Sullivan volvió a inclinarse.

—¿Cree que estas cadenas podrían sujetarme si en verdad quisiera romperle la cara? ¿Cree que estos insignificantes barrotes podrían detenerme? ¿Cree que no podría liberarme para despedazar su cuerpo y beber su sangre como si fuera el elixir de la vida en sólo un segundo?
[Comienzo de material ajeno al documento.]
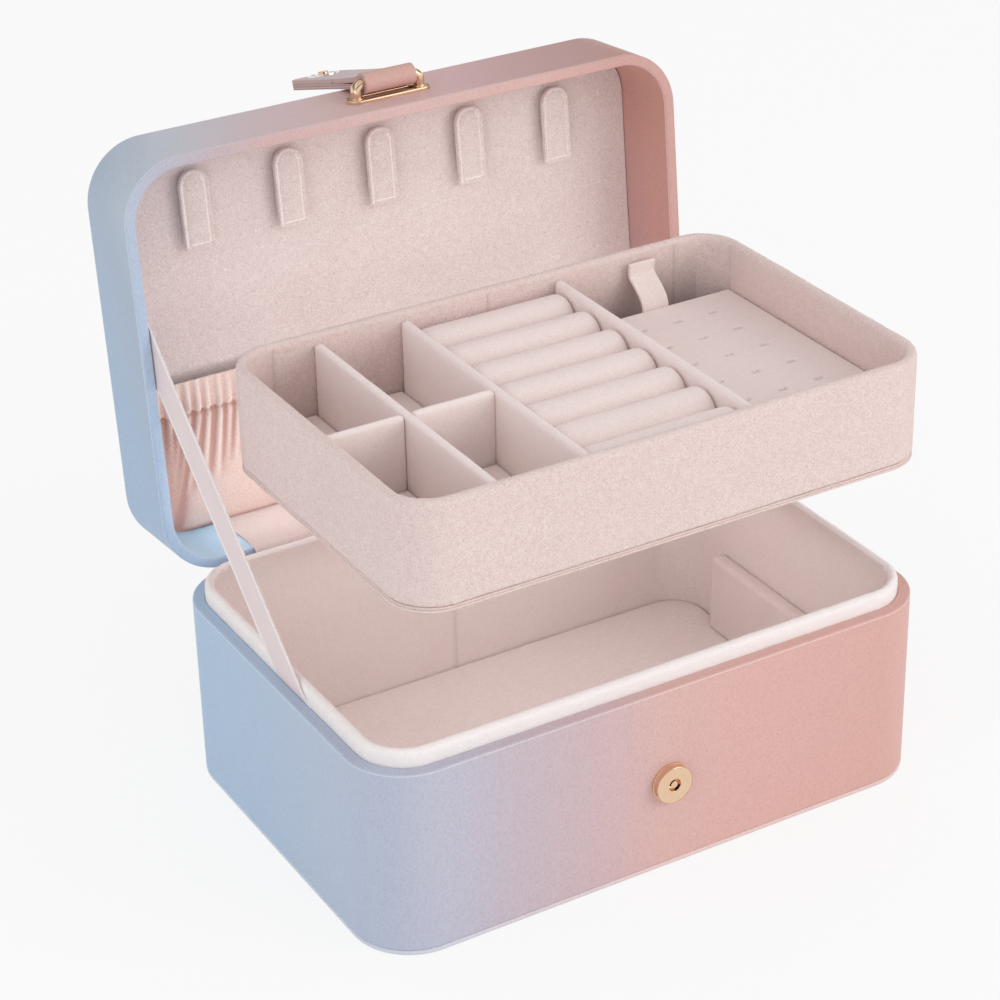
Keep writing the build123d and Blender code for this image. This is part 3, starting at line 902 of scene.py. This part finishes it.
tab = {
    "count": 5,
    "corner": 1.8 * mm,
    "narrower": 1.5 * mm,
    "thickness": 2.0 * mm,
    "foot": 10 * mm,
    "footInset": 1.2 * mm,
    "skin": (0.5 * mm, 3),  # face size and rounds of smoothing
    "ridgeIn": 1.5 * mm,
    "ridgeWidth": 0.55 * mm,
    "ridgeDepth": 0.35 * mm,
    "crown": 0.25 * mm,
    "crownReach": 3 * mm,
    "grain": 1.2 * mm,
    "fluff": 0.12 * mm,
}


def makeTabs():
    low, high = boxTurned("necklace_tab_1", closeLid)
    low.x += tab["narrower"]
    radius = (high.x - low.x) / 2
    centre = Vector((low.x + radius, low.y + radius))
    plateHigh = low.z + tab["thickness"]
    first = startBox("necklace_tab_pad_1", low, (high.x, high.y, plateHigh))
    bevelEdges(first, lambda e: upright(e) and middleOf(e).y < centre.y, radius - 0.02 * mm, 10)
    bevelEdges(first, lambda e: upright(e) and middleOf(e).y > high.y - 1 * mm, tab["corner"])
    inset = tab["footInset"]
    foot = startBox("foot", (low.x + inset, high.y - tab["foot"], plateHigh - tab["thickness"] / 2),
                    (high.x - inset, high.y - inset, high.z))
    joinPieces([first, foot])
    softenSkin(first, *tab["skin"])

    def press(co):
        if co.z > low.z + tab["thickness"] / 2:
            return co
        beyond = max(0.0, centre.y - co.y)
        inside = min(radius - math.hypot(co.x - centre.x, beyond), high.y - co.y) - tab["ridgeIn"]
        co.z += tab["ridgeDepth"] * math.exp(-(inside / tab["ridgeWidth"]) ** 2)
        co.z -= tab["crown"] * min(1.0, max(0.0, inside) / tab["crownReach"])
        return co

    moveVerts(first, press)
    ruffle(first, tab["grain"], tab["fluff"])
    tabs = [first]
    for i in range(2, tab["count"] + 1):
        shift = boxTurned("necklace_tab_" + str(i), closeLid)[1].x - high.x
        tabs.append(copyPiece(first, "necklace_tab_pad_" + str(i), (shift, 0, 0)))
    for i, piece in enumerate(tabs):
        turnPiece(piece, openLid)
        finishPiece(piece, panelPile, ["necklace_tab_" + str(i + 1)], "lid", 80)
        # painted highlight on each tab's right bevel and lower edge
        markFaces(piece, tabHighlight, lambda c, n: n.x > 0.3 or n.z < -0.35)


pocket = {
    "cloth": 0.7 * mm,
    "hem": 2.2 * mm,
    "waist": 1.1 * mm,
    "belly": 2.3 * mm,
    "stitchShare": 0.22,
    "columns": 330,
    "rows": 80,
    "sideGap": 0.4 * mm,
    "sideRound": 2.5 * mm,
    "backGap": 0.1 * mm,
    "footReach": 2.1 * mm,
    "foldFrom": 2.5 * mm,
    "foldPitch": (2.9, 4.4),
    "foldRise": 1.2 * mm,
    "pinch": 0.9 * mm,
    "pinchDepth": 0.6 * mm,
    "flat": (0.222, 0.060),
}


def makeFolds(half):
    # each fold: where it starts at the stitches, how far it leans out, its length, width and rise
    folds = []
    x = pocket["foldFrom"] - half
    while x < half - 2 * mm:
        outer = (abs(x) / half) ** 3
        lean = min((3 + 19 * outer) * mm * random.uniform(0.8, 1.1), half - 3.5 * mm - abs(x))
        reach = 0.2 + 1.25 * outer * random.uniform(0.8, 1.1)
        rise = (1.1 + 2.2 * outer) * random.uniform(0.7, 1.2) * mm
        folds.append((x, lean * math.copysign(1, x), reach, (0.75 + 0.5 * outer) * mm, rise))
        x += random.uniform(*pocket["foldPitch"]) * mm * (1 + 0.3 * outer)
    return folds


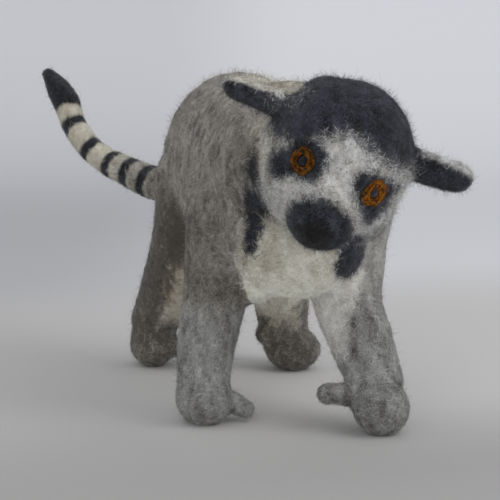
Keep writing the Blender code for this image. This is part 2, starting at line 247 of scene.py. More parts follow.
INNER_FOOT = 22.0  # and from what height up
GROIN_FOOT = 18.0
RIGHT_INNER_FOOT = 40.0
LEFT_INNER_EDGE = (25.8, 38.0, 0.15)  # its place at a height, and how it leans
RIGHT_THIGH_TOP = 42.0  # up to where the cream shows on the front of the right thigh
HAZE = ((-3.5, -98.5, 106.0), (9.0, 9.0, 5.5))  # pale fibres over the cap, by the right ear
HAZE_SHARE = 0.12
HAZE_LIGHT = 0.15
STRAYS = 0.05  # share of slate fibres in the white of the head
GLINTS = 0.14  # share of the slate fibres that are lighter
BIB_HEM = ((22.0, 26.0, 31.0), (28.0, 36.0, 45.0))  # how low the bib reaches on the left foreleg
BIB_SIDE = ((44.0, 49.0, 53.0, 70.0), (33.0, 32.0, 27.0, 24.0))  # and how far to the left, by height
TONE_AND_PAINTED_SHADE = (  # places whose wool is darker or lighter, and by how much: some are the wool's own tone, some painted shade and painted light
    ((-14.9, -62.3, 72.0), (16.0, 16.0, 26.0), -0.08),
    # painted shade on the flank above the right hind leg
    ((-13.0, 14.0, 54.0), (7.0, 12.0, 9.0), -0.45),
    # painted light on the back-lit rim of the right hip
    ((-17.0, 18.0, 71.0), (8.0, 12.0, 7.0), 0.12),
    # painted shade on the back of the right foreleg, in the hollow before the hind leg
    ((-22.0, -39.0, 61.0), (3.5, 12.0, 9.0), -0.38),
    ((-18.0, 24.0, 34.0), (9.0, 12.0, 9.0), -0.12),
    # painted light under the left cheek, where it lies in shade
    ((19.0, -106.0, 68.5), (8.0, 8.0, 6.0), 0.22),
    ((-19.0, 28.0, 46.0), (10.0, 14.0, 16.0), -0.12),
    ((29.0, -66.6, 34.0), (4.0, 6.0, 6.0), -0.1),
    ((5.0, -10.0, 109.5), (10.0, 18.0, 6.0), 0.1),
    ((-6.5, -78.5, 96.5), (4.0, 7.0, 5.0), 0.15),
    ((6.0, -118.0, 91.0), (7.0, 5.0, 5.0), 0.14),
    ((26.0, -88.0, 98.0), (7.0, 8.0, 6.0), 0.12),
    ((-12.0, -78.0, 89.0), (7.0, 9.0, 9.0), -0.22),
    ((36.0, -62.0, 58.0), (8.0, 12.0, 15.0), 0.28),
    ((25.0, -64.0, 38.0), (4.0, 6.0, 7.0), -0.12),
    ((28.7, 21.5, 24.0), (8.0, 8.0, 7.0), 0.15),
    ((6.5, -38.0, 108.0), (9.0, 14.0, 8.0), -0.32),
    # painted shade at the right edge of the bib
    ((-1.3, -68.0, 54.0), (3.0, 5.0, 6.0), -0.2),
)
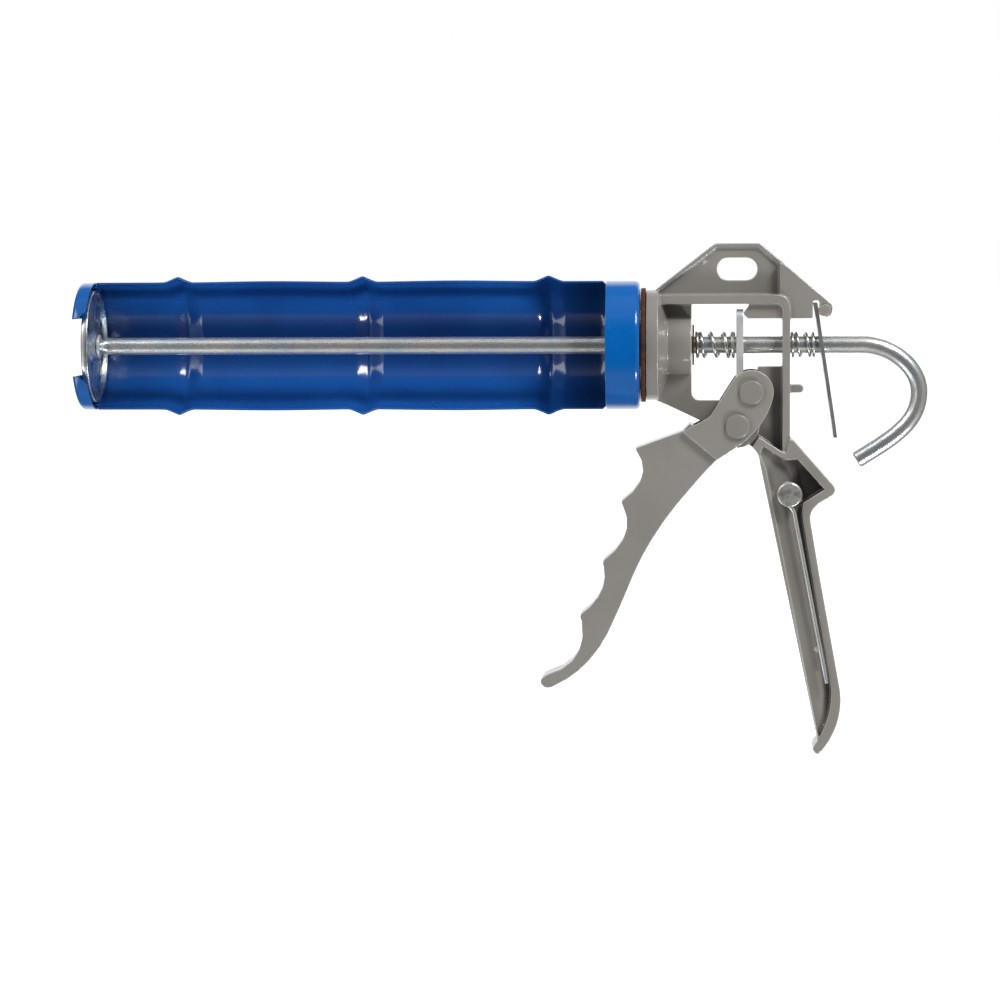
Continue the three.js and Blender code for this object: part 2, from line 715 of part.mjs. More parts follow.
const body = new THREE.Group();
body.position.x = frameX;
body.add(piece("frame", frameCasting(), castGrey));
body.add(piece(
  "spring_seat", ring(seatWasherFront, seatWasherFront + seatWasherThickness, rodBore, seatWasherRadius, 24),
  fibreBrown));
body.add(piece("drive_spring", driveSpring(), springSteel));
body.add(piece("drive_plate", drivePlate(), zincSteel));
body.add(piece("release_lever", releaseLever(), zincSteel));
body.add(piece("release_spring", releaseSpring(), springSteel));
body.add(piece(
  "lever_pin", crossBar(earPinX, earPinZ, earPinRadius, -blockHalf - 0.4, blockHalf + 0.4), castGrey));
body.add(piece("puncture_wire", punctureWire(), zincSteel));
body.add(piece("wire_rivet", wireRivet(), zincSteel));

const trigger = new THREE.Group();
trigger.position.set(pivotX, 0, pivotZ);
trigger.add(piece("trigger", triggerForging(), castGrey));
trigger.add(piece("drive_pin", cheekRivet(driveX, driveZ), castGrey));
trigger.add(piece("drive_roller", driveRoller(), zincSteel));
trigger.add(piece("pivot_pin", cheekRivet(0, 0), castGrey));
body.add(trigger);
gun.add(body);

export default gun;
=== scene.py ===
import math

import bmesh
import bpy
from mathutils import Matrix, Vector


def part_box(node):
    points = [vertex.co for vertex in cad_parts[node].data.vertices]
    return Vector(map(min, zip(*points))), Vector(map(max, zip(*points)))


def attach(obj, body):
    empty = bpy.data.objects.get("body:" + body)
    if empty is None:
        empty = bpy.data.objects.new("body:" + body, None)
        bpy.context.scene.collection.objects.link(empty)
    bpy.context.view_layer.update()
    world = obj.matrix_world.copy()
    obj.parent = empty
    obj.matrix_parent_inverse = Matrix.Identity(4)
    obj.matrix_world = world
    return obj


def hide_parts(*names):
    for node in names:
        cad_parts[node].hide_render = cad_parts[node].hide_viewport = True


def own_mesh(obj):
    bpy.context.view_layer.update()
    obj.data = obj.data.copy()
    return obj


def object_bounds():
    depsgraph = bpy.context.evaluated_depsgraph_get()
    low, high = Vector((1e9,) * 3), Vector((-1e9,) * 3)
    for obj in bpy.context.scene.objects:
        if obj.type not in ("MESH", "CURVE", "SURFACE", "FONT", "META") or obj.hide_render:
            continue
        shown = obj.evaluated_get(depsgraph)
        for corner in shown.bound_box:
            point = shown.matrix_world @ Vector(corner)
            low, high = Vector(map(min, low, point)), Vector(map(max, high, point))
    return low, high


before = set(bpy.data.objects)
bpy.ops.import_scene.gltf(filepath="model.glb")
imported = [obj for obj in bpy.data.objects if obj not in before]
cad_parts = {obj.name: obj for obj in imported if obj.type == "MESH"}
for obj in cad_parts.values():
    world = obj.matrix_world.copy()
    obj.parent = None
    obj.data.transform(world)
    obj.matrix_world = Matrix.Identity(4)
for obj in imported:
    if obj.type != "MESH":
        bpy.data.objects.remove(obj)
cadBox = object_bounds()
print("frame loaded:", len(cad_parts), "nodes")

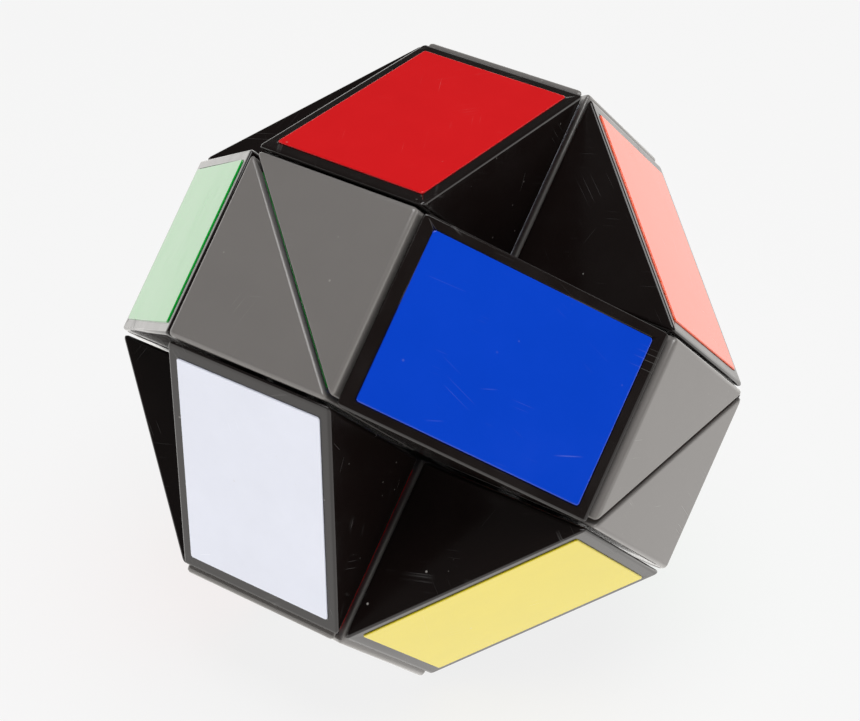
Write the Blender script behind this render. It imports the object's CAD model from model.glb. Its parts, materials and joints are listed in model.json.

Cowart retrocedió con un respingo.

—Puedo hacerlo. Así que no me cabree, Cowart. —Y se quedó mirándolo fijamente desde el otro lado de la mesa—. No estoy loco y creo en Dios, aunque es muy posible que me vea en el infierno. Pero eso no me molesta en absoluto, no señor, porque mi vida ha sido un infierno y así debe ser mi muerte. —Se quedó en silencio. Luego se reclinó en el asiento de metal y adoptó su tono perezoso, casi insultante—. Ya ve, Cowart, lo que me separa de usted no son los barrotes ni las cadenas ni toda esa mierda, sino un simple detalle: yo no tengo miedo de morir. Yo no temo a la muerte, y para usted es dolorosa. Siénteme en la silla, póngame una inyección letal, colóqueme ante un pelotón de fusilamiento o lléveme a la horca. Y si me arroja a los leones, yo iré rezando mis plegarias y estaré deseando pasar a mejor vida, una vida en la que sospecho que sembraré tanto mal como en ésta. ¿Sabe lo que me extraña, Cowart?

—¿Qué?

—Me da más miedo vivir aquí encerrado como una maldita bestia que morir. No quiero que los loqueros me estudien y me pinchen, ni que los abogados argumenten y hablen por mí. ¿Qué diablos? No quiero que ustedes escriban sobre mí. Sólo quiero irme de este mundo, ¿entiende? Largarme de una vez para siempre.

—¿Por eso ha despedido a sus abogados? ¿Por eso no apela?